Sam Hall

Wilson Gray hwgray at GMAIL.COM
Sat Oct 31 23:57:23 UTC 2009


But wasn't Edd Cartier earlier The Man, preceding both Freas and van
Dongen? There was also another oft-used guy. For some reason, about
all that I can recall of him was that he illustrated a story in the
November, 1948, issue. Rogers! That was his name.

-Wilson

On Sat, Oct 31, 2009 at 7:05 PM, Robin Hamilton
<robin.hamilton2 at btinternet.com> wrote:
> ---------------------- Information from the mail header -----------------------
> Sender:       American Dialect Society <ADS-L at LISTSERV.UGA.EDU>
> Poster:       Robin Hamilton <robin.hamilton2 at BTINTERNET.COM>
> Subject:      Re: Sam Hall
> -------------------------------------------------------------------------------
>
>> FWIW, some sixty years ago, I read a science-fiction story entitled,
>> "Sam Hall," in the old pulp mag, Astounding Science-Fiiction, in which
>> it was the cover story, IIRC. Some verses of a "folksong," The Ballad
>> of Sam Hall, "inspired by the life of the title character," were
>> included:
>
> I think this would be from the mid to late fifties at least, from memory.
> Mack Reynolds was the writer, or if not him, one of John W. Campbell's main
> stable of writers at the old _Astounding_.
>
>> Oh, my name it is Sam Hall
>> And I hate you one and all
>
> The chorus mutates something considerable, in the wake of Ross -- that's one
> of the more polite versions.
>
>> It's taken till now for me to discover that the author didn't simply
>> make up the story out of whole cloth.
>
> The original historical figure was John Hall, hanged in 1707 (not 1701, a
> common mistake stemming from Cecil Sharp).  He becomes progressively more
> fictionalised as his story works its way through the trial transcripts, the
> Newgate Ordinary's account, Smith's _Lives of the Highwaymen_, and onwards
> through the various editions of _The Newgate Calendar_.  And that's even
> before (or beside) the song.
>
>> However, again, IIRC, the "Sam
>> Hall" of the ASF story was a union organizer or one whose story was
>> used as inspiration by people who were union organizers, the story
>> being loosely based on the (science-fictionalized) history of the IWW.
>
> It was certainly political, but I doubt if it was pro-Wobbly (though my
> memory, like Wilson's, is from a time ago).  Campbell was pretty right-wing,
> and the writers he published -- notably Robert Heinlein -- lent the same
> way.
>
>> I have no idea why this
>> hardly-at-all-interesting-to-me-at-the-time-or-even-now story has
>> remained lodged in the back of my thinking cap for over half a
>> century.

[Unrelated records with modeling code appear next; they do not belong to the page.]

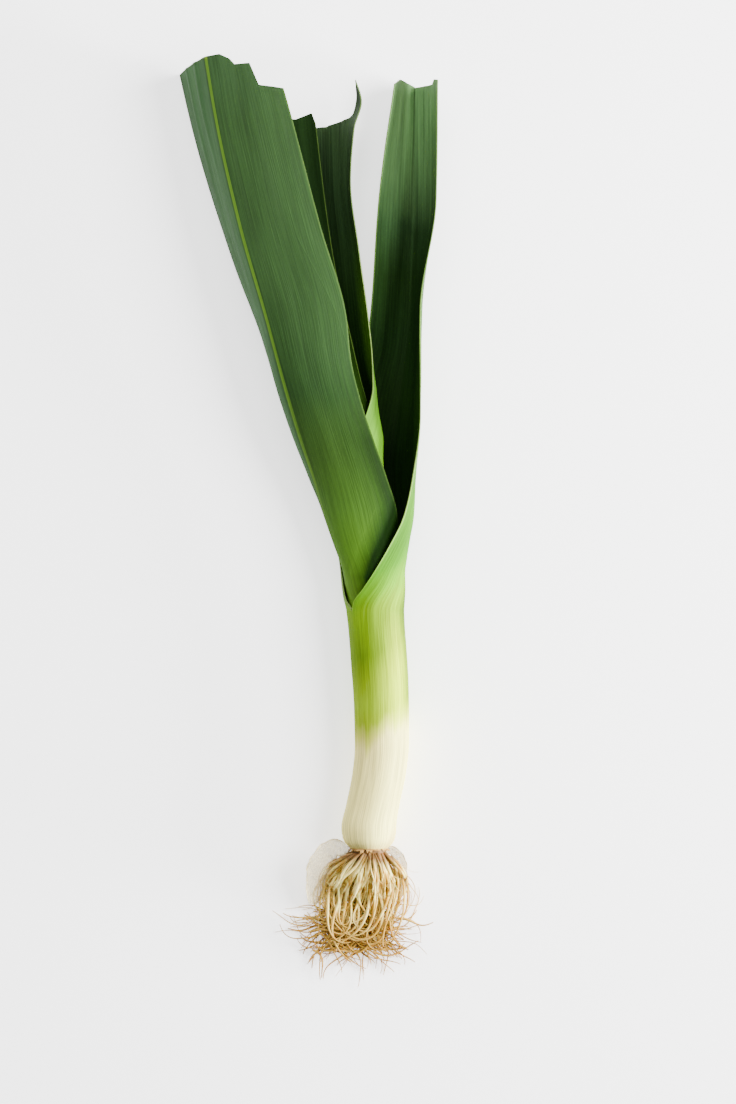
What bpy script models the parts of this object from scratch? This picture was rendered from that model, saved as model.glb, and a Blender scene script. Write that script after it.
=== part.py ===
"""A leek lying on a table: base plate and roots, five sheathing leaves and the heart.

The plant lies along +Y, roots towards -Y and cut leaf ends towards +Y, with +Z up. Every leaf is a
closed tube from the base plate up to its notch. Above the notch the tube opens, and the blade is
a folded sheet: two arcs that meet at the keel. Lengths are in millimetres until a mesh is made.
"""
import math
import random

import bmesh
import bpy
import numpy as np
from mathutils import Vector

MM = 0.001

# Driving dimensions, in millimetres.
SHAFT_RADIUS = 15.6
WALL = 1.5
GAP = 0.4
FLAT_DEPTH = 0.5
MARGIN_WALL = 0.9
OPEN_LENGTH = 30.0
PLANT_MIDDLE = (-33.0, 185.8)
# Rings of a blade: the first step past the notch, its growth from ring to ring and the longest step.
BLADE_STEP = (6.0, 1.18, 18.0)
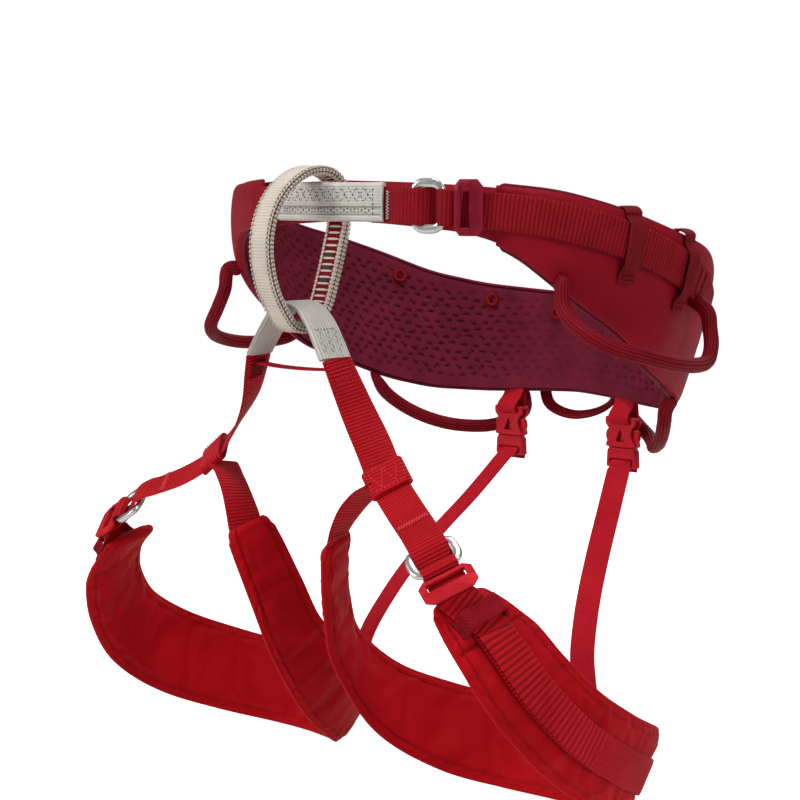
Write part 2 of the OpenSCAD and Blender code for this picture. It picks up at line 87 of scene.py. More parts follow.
# The room looks pure white, but lights the cloth only softly, so that the lamps shape it.
room_seen = world.node_tree.nodes.new("ShaderNodeLightPath")
room_strength = world.node_tree.nodes.new("ShaderNodeMapRange")
room_strength.inputs["To Min"].default_value = room_light
room_strength.inputs["To Max"].default_value = 1.0
world.node_tree.links.new(room_seen.outputs["Is Camera Ray"], room_strength.inputs["Value"])
world.node_tree.links.new(room_strength.outputs["Result"], room.inputs["Strength"])
bpy.context.scene.world = world


def soft_lamp(name, place, size, power):
    """Square area lamp that looks at the middle of the harness."""
    lamp = bpy.data.objects.new(name, bpy.data.lights.new(name, "AREA"))
    lamp.data.size = size
    lamp.data.energy = power
    lamp.location = place
    lamp.rotation_euler = (Vector((0, 0, -0.08)) - Vector(place)).to_track_quat("-Z", "Y").to_euler()
    bpy.context.scene.collection.objects.link(lamp)


soft_lamp("lamp_top", (0.1, -0.25, 1.5), 0.6, 13)
soft_lamp("lamp_left", (-0.7, -1.5, 0.6), 0.5, 12)
soft_lamp("lamp_right", (1.5, -0.2, 0.7), 0.5, 5.5)
soft_lamp("lamp_back", (-0.4, 1.5, 0.8), 0.7, 5)


def shader(name, color, roughness, **sockets):
    """New material with one Principled shader; returns the material, its nodes, links and shader."""
    material = bpy.data.materials.new(name)
    material.use_nodes = True
    nodes, links = material.node_tree.nodes, material.node_tree.links
    principled = nodes["Principled BSDF"]
    principled.inputs["Base Color"].default_value = (*color, 1)
    principled.inputs["Roughness"].default_value = roughness
    for socket, value in sockets.items():
        principled.inputs[socket.replace("_", " ")].default_value = value
    return material, nodes, links, principled


floor_half = 9.0
floor_z = cad_low.z - 0.003
floor_mesh = bpy.data.meshes.new("studio_floor")
floor_mesh.from_pydata([(x, y, floor_z) for x, y in ((-1, -1), (1, -1), (1, 1), (-1, 1))], [], [(0, 1, 2, 3)])
studio_floor = bpy.data.objects.new("studio_floor", floor_mesh)
studio_floor.scale = (floor_half, floor_half, 1)
bpy.context.scene.collection.objects.link(studio_floor)
paper, paper_nodes, paper_links, paper_shader = shader("floor_paper", (0.85, 0.85, 0.85), 0.9,
                                                       Specular_IOR_Level=0.0)
paper_seen = paper_nodes.new("ShaderNodeMapRange")
paper_seen.inputs["To Max"].default_value = floor_glow
paper_links.new(paper_nodes.new("ShaderNodeLightPath").outputs["Is Camera Ray"], paper_seen.inputs["Value"])
paper_links.new(paper_seen.outputs["Result"], paper_shader.inputs["Emission Strength"])
paper_shader.inputs["Emission Color"].default_value = (1, 1, 1, 1)
floor_mesh.materials.append(paper)

# ---- Waist belt shell ----
# The outer skin of the belt is satin-faced nylon over foam, cut high at the hips and
# low behind. It is bound along both edges, where it is sewn to the lining.
belt_a, belt_b = 150.0, 116.0
shell_t, lining_t, gap = 5.0, 4.0, 0.3
pad_left, pad_right = 42.0, 339.0
belt_top = [(0, 56), (20, 55), (40, 53), (56, 49.5), (70, 42), (82, 34), (94, 27),
            (106, 21), (120, 11), (135, -2), (150, -9), (165, -12), (180, -14)]
belt_bottom = [(0, 32), (20, 29), (35, 26), (45, 19), (53, 5), (60, -7), (68, -18), (76, -28),
               (86, -45), (95, -51), (105, -58), (120, -68), (135, -74), (152, -75), (180, -72)]
belt_bulge = [(0, 0), (42, 0), (54, 4), (66, 5), (80, 3), (100, 0), (180, 0)]
belt_lean = [(0, 0), (50, 0), (75, 8), (100, 19), (125, 19), (150, 15), (180, 13)]
soften = (-4, -2, 0, 2, 4)    # degrees over which the corners of a table are rounded off


def look(t, table):
    """Value of a table at angles t from the front, with its corners rounded off."""
    u = np.abs((np.asarray(t, float) + 180) % 360 - 180)
    keys, values = zip(*table)
    return sum(np.interp(u + k, keys, values) for k in soften) / len(soften)


def around(t, off, z):
    """Point at angle t and height z, off outside the belt's outer face."""
    r = np.radians(t)
    x, y, z = np.broadcast_arrays((belt_a + off) * np.sin(r), -(belt_b + off) * np.cos(r), z)
    return np.stack([x, y, z], -1)


def on_belt(t, v, off):
    """Point of the belt at angle t and height fraction v, off outside its outer face."""
    z0, z1 = look(t, belt_bottom), look(t, belt_top)
    lean = look(t, belt_lean) * np.clip(1 - v, 0, 1.2) ** 1.5
    return around(t, off - lean + look(t, belt_bulge) * 4 * v * (1 - v), z0 + (z1 - z0) * v)


def height_at(t, z):
    """Height fraction of the belt at angle t and height z."""
    z0, z1 = look(t, belt_bottom), look(t, belt_top)
    return (z - z0) / (z1 - z0)


def build(name, points, faces, uvs=None, mirror=False, sharp=50):
    """Object from points in millimetres; mirror makes the right-hand twin of a left-hand piece."""
    points = np.array(points, float).reshape(-1, 3) * MM
    if mirror:
        points[:, 0] *= -1
    mesh = bpy.data.meshes.new(name)
    mesh.from_pydata(points.tolist(), [], faces)
    if uvs is not None:
        layer = mesh.uv_layers.new(name="cloth")
        layer.data.foreach_set("uv", np.array([c for u in uvs for c in u], float).ravel())
    editable = bmesh.new()
    editable.from_mesh(mesh)
    bmesh.ops.recalc_face_normals(editable, faces=editable.faces)
    editable.to_mesh(mesh)
    editable.free()
    mesh.polygons.foreach_set("use_smooth", [True] * len(mesh.polygons))
    mesh.set_sharp_from_angle(angle=math.radians(sharp))
    piece = bpy.data.objects.new(name, mesh)
    bpy.context.scene.collection.objects.link(piece)
    return piece


def skin(name, rings, u=None, loop=False, mirror=False, sharp=50, hollow=None):
    """Closed surface over rings of equal point count; u, in metres, is the place of each ring in the cloth.
    hollow says, for each point, how deep it lies in a groove, from 0 to 1: the colour is darkened there as
    painted shade."""
    rings = np.asarray(rings, float)
    m, n = rings.shape[:2]
    if u is None:
        step = np.linalg.norm(np.diff(rings, axis=0), axis=2).mean(1)
        u = np.concatenate([[0], np.cumsum(step)]) * MM
    step = np.linalg.norm(np.roll(rings, -1, 1) - rings, axis=2).mean(0)
    v = np.concatenate([[0], np.cumsum(step)]) * MM
    if loop:
        u = np.append(u, u[-1] + (u[-1] - u[-2]))
    faces, uvs = [], []
    for i in range(m if loop else m - 1):
        k = (i + 1) % m
        for j in range(n):
            q = (j + 1) % n
            faces.append((i * n + j, i * n + q, k * n + q, k * n + j))
            uvs.append(((u[i], v[j]), (u[i], v[j + 1]), (u[i + 1], v[j + 1]), (u[i + 1], v[j])))
    if not loop:
        faces += [tuple(range(n))[::-1], tuple((m - 1) * n + j for j in range(n))]
        uvs += [[(u[0], v[j]) for j in range(n)][::-1], [(u[-1], v[j]) for j in range(n)]]
    piece = build(name, rings, faces, uvs, mirror, sharp)
    if hollow is not None:
        depth = piece.data.attributes.new("hollow", "FLOAT", "POINT")
        depth.data.foreach_set("value", np.clip(np.broadcast_to(hollow, (m, n)), 0, 1).ravel())
    return piece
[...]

But, "there it is," as we used to say, during the Viet-Nam
>> Era.
>
> The Devil has all the best tunes.
>
>> I'm absolutely (yeah, right) certain that I correctly recall the mag,
>> the title of the story, the couplet, and, perhaps, even the cover
>> artist: Van Dongen(??). The rest is only slightly better than a WAG.
>
> It might have been Kelly Freas, who was Campbell's main illustrator for
> Astounding.  I don't recall the cover myself.
>
> Ah -- just googled this -- it was Poul Anderson, not Mack Reynolds.
>
>        Sam Hall   Poul Anderson   Astounding, Aug '53
>
> Robin
>
> (You can Peek Inside the story courtesy of Amazon:
>
>        http://www.amazon.com/Going-Infinity-Poul-Anderson/dp/0765305976#reader_0765305976
>
> R.)
>
> ------------------------------------------------------------
> The American Dialect Society - http://www.americandialect.org
>



--
-Wilson
–––
All say, "How hard it is that we have to die!"––a strange complaint to
come from the mouths of people who have had to live.